The reputation of Hubie Brown as a coach and keen handler of men spread like a forest fire. It wasn’t long till the pros beckoned. Larry Costello, a former teammate of Brown at Niagra and head coach of the Milwaukee Bucks, named Hubie his assistant in 1972. “That’s when I met the two greatest basketball players this game has ever seen,” recalls the coach excitedly. “Who?” I asked and he looked at me like I am dumb indeed. “Kareem Abdul Jabbar and Oscar Robertson. Robertson was the greatest ever,” says Brown, “any coach will tell you that.”

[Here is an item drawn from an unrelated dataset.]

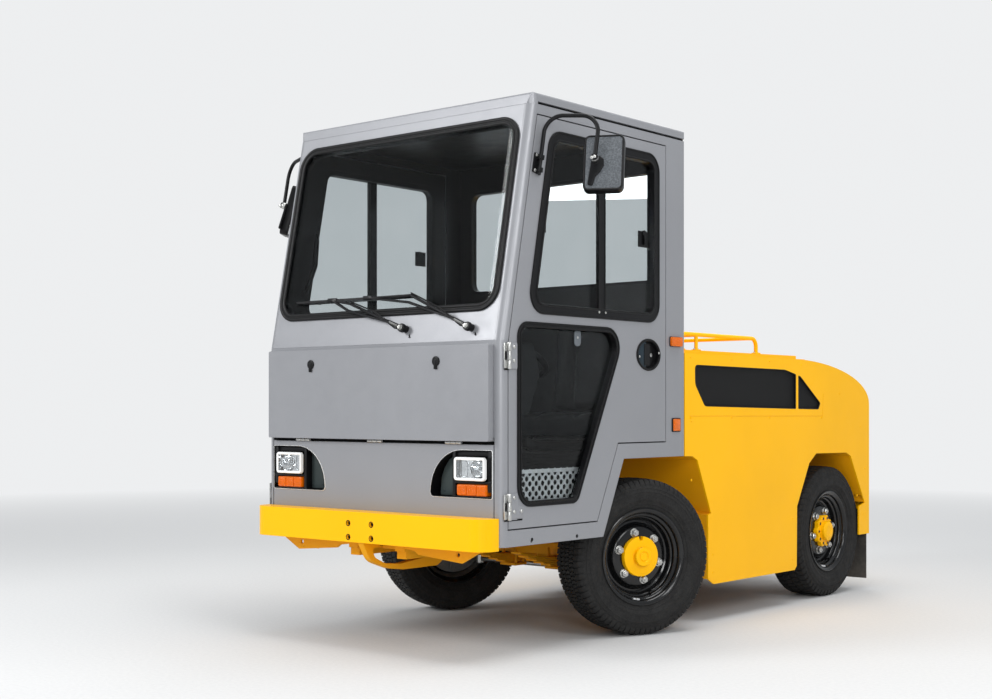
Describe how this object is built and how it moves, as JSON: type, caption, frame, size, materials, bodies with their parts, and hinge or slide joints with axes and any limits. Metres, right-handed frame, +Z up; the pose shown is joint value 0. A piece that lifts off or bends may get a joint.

At the youthful age of 41, in 1975, the Kentucky Colonels named Hubie Brown head coach. The Colonels had talent but no teamwork. The Brown skill for getting the best and insisting on “family” worked. Kentucky won its only ABA championship that year. “The excitement was tremendous,” recalls Hubie, “but the leagues merged and soon I was out of a job.”

Not for long. Atlanta called Hubie Brown in 1976 and once more the job of shaping a team floundering in the big leagues became his priority. How well has he done it? The record clearly shows it. In 1977, he was named NBA Coach of the Year, the most coveted award in basketball. Then in 1978 CBS named Brown their choice of Coach of the Year.

“That was a wonderful honor too,” says Hubie, “especially since we did not win the playoff.” Atlanta did not win, but the series went the full seven games and Washington won what was a real squeeker.

Everyone agrees that Hubie Brown is an exciting coach to watch, apart from his successes. His “family” knows he is behind them as he leaps and claps and argues on the sideline. “He’ll even cry and go on his knees,” says one of his assistants. He has also been known to stand chin to chin with officials, as he emphatically and colorfully explained his view of a call. “Head referees have their own interpretation of the rules,” says Hubie without apology, “it is a constant gripe of coaches around the league.”

And so, what’s next for Hubie Brown? “Just this week I have signed a five-year contract with the Hawks,” says the coach. “That makes it nice for me and my family too.” Hubie, his wife Clare and their three children live in Dunwoody and attend the new All Saints parish. “We used to be in St. Jude’s,” says Hubie, “but we switched when the parish was split. We love Atlanta and we love our new parish.”

As he headed out to muster his high leaping Hawks waiting for his direction on court, I thought I would get a little prediction from this old basketball man. Who did he like for the World Series? “Oh no,” he laughed, “ I’m making no prediction, but some one should do something about that guy Cosell. He knows nothing about the game.”

Knowing how Hubie Brown wins his point most of the time, I decided not to give him any argument. He was gone hustling his gigantic players. “Okay, you guys line it up, let’s go.” Basketballs were flying high in the air.